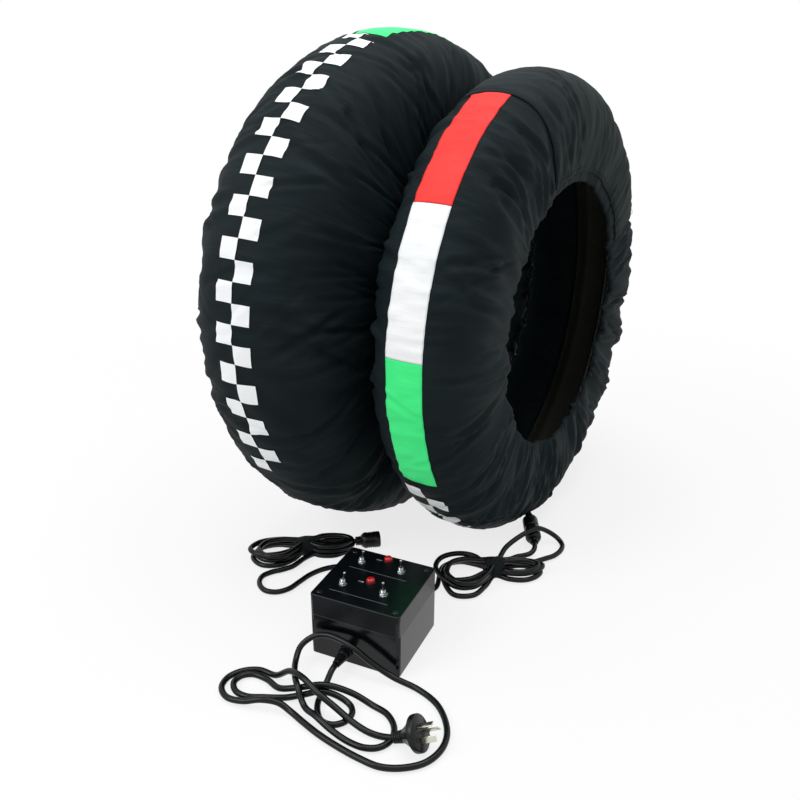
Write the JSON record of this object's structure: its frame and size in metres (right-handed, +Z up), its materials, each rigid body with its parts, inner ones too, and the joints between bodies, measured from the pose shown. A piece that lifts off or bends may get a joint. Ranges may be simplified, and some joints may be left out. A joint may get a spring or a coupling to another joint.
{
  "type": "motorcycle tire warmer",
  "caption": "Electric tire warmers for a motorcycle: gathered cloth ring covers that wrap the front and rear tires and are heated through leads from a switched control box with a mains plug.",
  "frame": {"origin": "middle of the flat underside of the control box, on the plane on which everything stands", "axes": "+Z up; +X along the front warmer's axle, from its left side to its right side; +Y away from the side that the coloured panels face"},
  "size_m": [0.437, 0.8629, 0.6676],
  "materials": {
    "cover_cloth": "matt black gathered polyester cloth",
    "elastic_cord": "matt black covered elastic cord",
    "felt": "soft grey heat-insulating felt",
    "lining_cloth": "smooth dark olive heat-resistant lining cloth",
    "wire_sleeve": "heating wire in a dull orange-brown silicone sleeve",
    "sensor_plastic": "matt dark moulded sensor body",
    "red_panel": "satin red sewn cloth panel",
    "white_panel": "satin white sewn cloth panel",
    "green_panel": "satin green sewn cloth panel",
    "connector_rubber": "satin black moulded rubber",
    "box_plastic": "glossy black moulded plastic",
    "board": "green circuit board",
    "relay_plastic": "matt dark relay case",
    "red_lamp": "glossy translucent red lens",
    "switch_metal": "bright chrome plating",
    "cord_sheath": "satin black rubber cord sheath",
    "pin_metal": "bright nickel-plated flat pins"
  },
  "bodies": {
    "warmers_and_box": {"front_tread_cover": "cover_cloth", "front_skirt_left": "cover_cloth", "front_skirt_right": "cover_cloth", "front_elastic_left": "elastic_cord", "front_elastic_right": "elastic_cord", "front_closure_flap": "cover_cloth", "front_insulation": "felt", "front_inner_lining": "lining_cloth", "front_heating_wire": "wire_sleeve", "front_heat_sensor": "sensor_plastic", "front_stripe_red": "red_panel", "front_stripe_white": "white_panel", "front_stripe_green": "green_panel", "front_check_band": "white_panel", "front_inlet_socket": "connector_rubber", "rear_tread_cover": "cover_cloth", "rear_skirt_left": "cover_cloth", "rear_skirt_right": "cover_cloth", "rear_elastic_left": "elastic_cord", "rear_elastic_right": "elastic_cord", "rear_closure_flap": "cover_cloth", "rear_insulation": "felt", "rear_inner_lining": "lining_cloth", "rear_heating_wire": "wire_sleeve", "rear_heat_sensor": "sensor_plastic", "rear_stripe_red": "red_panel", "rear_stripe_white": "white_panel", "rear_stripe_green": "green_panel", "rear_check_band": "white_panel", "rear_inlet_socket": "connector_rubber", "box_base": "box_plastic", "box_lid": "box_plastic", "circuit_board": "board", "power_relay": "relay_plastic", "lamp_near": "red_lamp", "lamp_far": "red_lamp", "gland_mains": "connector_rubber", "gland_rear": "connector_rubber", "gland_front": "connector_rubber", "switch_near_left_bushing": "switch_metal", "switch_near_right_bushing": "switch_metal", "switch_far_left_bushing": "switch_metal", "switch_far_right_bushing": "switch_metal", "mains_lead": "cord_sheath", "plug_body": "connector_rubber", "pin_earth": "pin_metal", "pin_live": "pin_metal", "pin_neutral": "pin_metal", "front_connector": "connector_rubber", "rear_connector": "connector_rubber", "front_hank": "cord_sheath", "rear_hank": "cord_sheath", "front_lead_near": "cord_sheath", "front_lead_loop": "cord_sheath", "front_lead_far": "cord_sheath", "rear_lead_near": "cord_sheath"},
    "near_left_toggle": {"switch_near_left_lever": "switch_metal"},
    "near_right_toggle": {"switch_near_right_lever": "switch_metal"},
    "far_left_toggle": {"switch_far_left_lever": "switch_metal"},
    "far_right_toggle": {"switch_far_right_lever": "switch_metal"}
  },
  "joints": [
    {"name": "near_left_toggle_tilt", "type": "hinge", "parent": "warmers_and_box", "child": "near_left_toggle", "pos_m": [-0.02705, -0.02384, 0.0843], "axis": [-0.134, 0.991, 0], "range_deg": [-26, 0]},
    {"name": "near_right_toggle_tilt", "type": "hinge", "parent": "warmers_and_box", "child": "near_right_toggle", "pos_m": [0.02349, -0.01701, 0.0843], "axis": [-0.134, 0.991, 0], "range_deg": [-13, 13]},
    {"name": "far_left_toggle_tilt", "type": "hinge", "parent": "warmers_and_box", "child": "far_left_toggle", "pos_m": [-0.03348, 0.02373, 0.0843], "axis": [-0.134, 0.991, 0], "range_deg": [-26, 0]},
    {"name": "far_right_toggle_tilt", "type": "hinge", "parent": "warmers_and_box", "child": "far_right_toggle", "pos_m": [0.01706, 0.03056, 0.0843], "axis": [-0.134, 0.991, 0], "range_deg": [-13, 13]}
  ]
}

# # #

> **Set problem**
Go through the material above line by line and copy it exactly.

> **Answer to the problem**
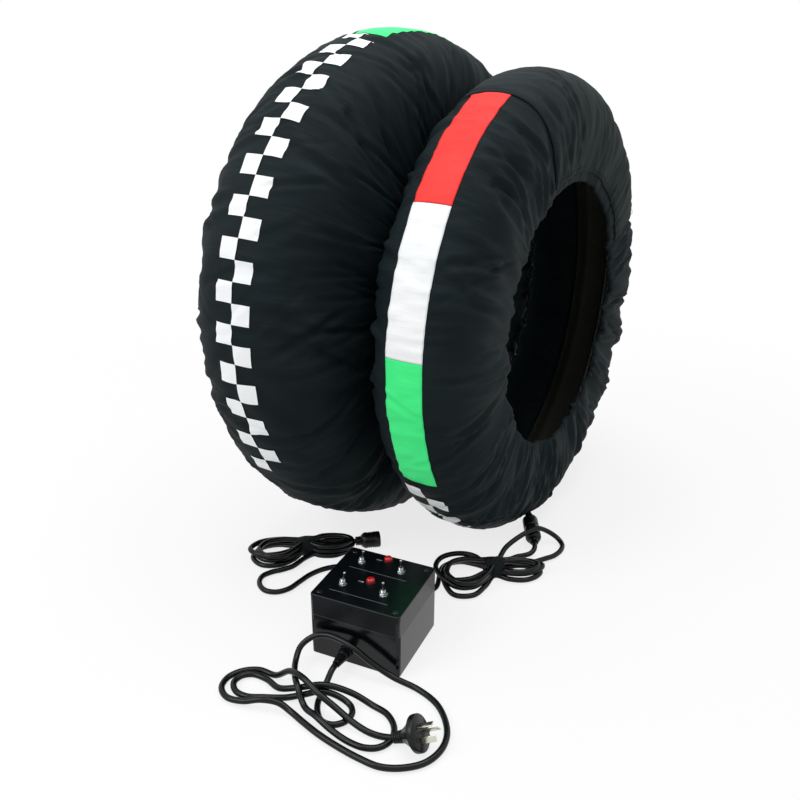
Write the JSON record of this object's structure: its frame and size in metres (right-handed, +Z up), its materials, each rigid body with its parts, inner ones too, and the joints between bodies, measured from the pose shown. A piece that lifts off or bends may get a joint. Ranges may be simplified, and some joints may be left out. A joint may get a spring or a coupling to another joint.
{
  "type": "motorcycle tire warmer",
  "caption": "Electric tire warmers for a motorcycle: gathered cloth ring covers that wrap the front and rear tires and are heated through leads from a switched control box with a mains plug.",
  "frame": {"origin": "middle of the flat underside of the control box, on the plane on which everything stands", "axes": "+Z up; +X along the front warmer's axle, from its left side to its right side; +Y away from the side that the coloured panels face"},
  "size_m": [0.437, 0.8629, 0.6676],
  "materials": {
    "cover_cloth": "matt black gathered polyester cloth",
    "elastic_cord": "matt black covered elastic cord",
    "felt": "soft grey heat-insulating felt",
    "lining_cloth": "smooth dark olive heat-resistant lining cloth",
    "wire_sleeve": "heating wire in a dull orange-brown silicone sleeve",
    "sensor_plastic": "matt dark moulded sensor body",
    "red_panel": "satin red sewn cloth panel",
    "white_panel": "satin white sewn cloth panel",
    "green_panel": "satin green sewn cloth panel",
    "connector_rubber": "satin black moulded rubber",
    "box_plastic": "glossy black moulded plastic",
    "board": "green circuit board",
    "relay_plastic": "matt dark relay case",
    "red_lamp": "glossy translucent red lens",
    "switch_metal": "bright chrome plating",
    "cord_sheath": "satin black rubber cord sheath",
    "pin_metal": "bright nickel-plated flat pins"
  },
  "bodies": {
    "warmers_and_box": {"front_tread_cover": "cover_cloth", "front_skirt_left": "cover_cloth", "front_skirt_right": "cover_cloth", "front_elastic_left": "elastic_cord", "front_elastic_right": "elastic_cord", "front_closure_flap": "cover_cloth", "front_insulation": "felt", "front_inner_lining": "lining_cloth", "front_heating_wire": "wire_sleeve", "front_heat_sensor": "sensor_plastic", "front_stripe_red": "red_panel", "front_stripe_white": "white_panel", "front_stripe_green": "green_panel", "front_check_band": "white_panel", "front_inlet_socket": "connector_rubber", "rear_tread_cover": "cover_cloth", "rear_skirt_left": "cover_cloth", "rear_skirt_right": "cover_cloth", "rear_elastic_left": "elastic_cord", "rear_elastic_right": "elastic_cord", "rear_closure_flap": "cover_cloth", "rear_insulation": "felt", "rear_inner_lining": "lining_cloth", "rear_heating_wire": "wire_sleeve", "rear_heat_sensor": "sensor_plastic", "rear_stripe_red": "red_panel", "rear_stripe_white": "white_panel", "rear_stripe_green": "green_panel", "rear_check_band": "white_panel", "rear_inlet_socket": "connector_rubber", "box_base": "box_plastic", "box_lid": "box_plastic", "circuit_board": "board", "power_relay": "relay_plastic", "lamp_near": "red_lamp", "lamp_far": "red_lamp", "gland_mains": "connector_rubber", "gland_rear": "connector_rubber", "gland_front": "connector_rubber", "switch_near_left_bushing": "switch_metal", "switch_near_right_bushing": "switch_metal", "switch_far_left_bushing": "switch_metal", "switch_far_right_bushing": "switch_metal", "mains_lead": "cord_sheath", "plug_body": "connector_rubber", "pin_earth": "pin_metal", "pin_live": "pin_metal", "pin_neutral": "pin_metal", "front_connector": "connector_rubber", "rear_connector": "connector_rubber", "front_hank": "cord_sheath", "rear_hank": "cord_sheath", "front_lead_near": "cord_sheath", "front_lead_loop": "cord_sheath", "front_lead_far": "cord_sheath", "rear_lead_near": "cord_sheath"},
    "near_left_toggle": {"switch_near_left_lever": "switch_metal"},
    "near_right_toggle": {"switch_near_right_lever": "switch_metal"},
    "far_left_toggle": {"switch_far_left_lever": "switch_metal"},
    "far_right_toggle": {"switch_far_right_lever": "switch_metal"}
  },
  "joints": [
    {"name": "near_left_toggle_tilt", "type": "hinge", "parent": "warmers_and_box", "child": "near_left_toggle", "pos_m": [-0.02705, -0.02384, 0.0843], "axis": [-0.134, 0.991, 0], "range_deg": [-26, 0]},
    {"name": "near_right_toggle_tilt", "type": "hinge", "parent": "warmers_and_box", "child": "near_right_toggle", "pos_m": [0.02349, -0.01701, 0.0843], "axis": [-0.134, 0.991, 0], "range_deg": [-13, 13]},
    {"name": "far_left_toggle_tilt", "type": "hinge", "parent": "warmers_and_box", "child": "far_left_toggle", "pos_m": [-0.03348, 0.02373, 0.0843], "axis": [-0.134, 0.991, 0], "range_deg": [-26, 0]},
    {"name": "far_right_toggle_tilt", "type": "hinge", "parent": "warmers_and_box", "child": "far_right_toggle", "pos_m": [0.01706, 0.03056, 0.0843], "axis": [-0.134, 0.991, 0], "range_deg": [-13, 13]}
  ]
}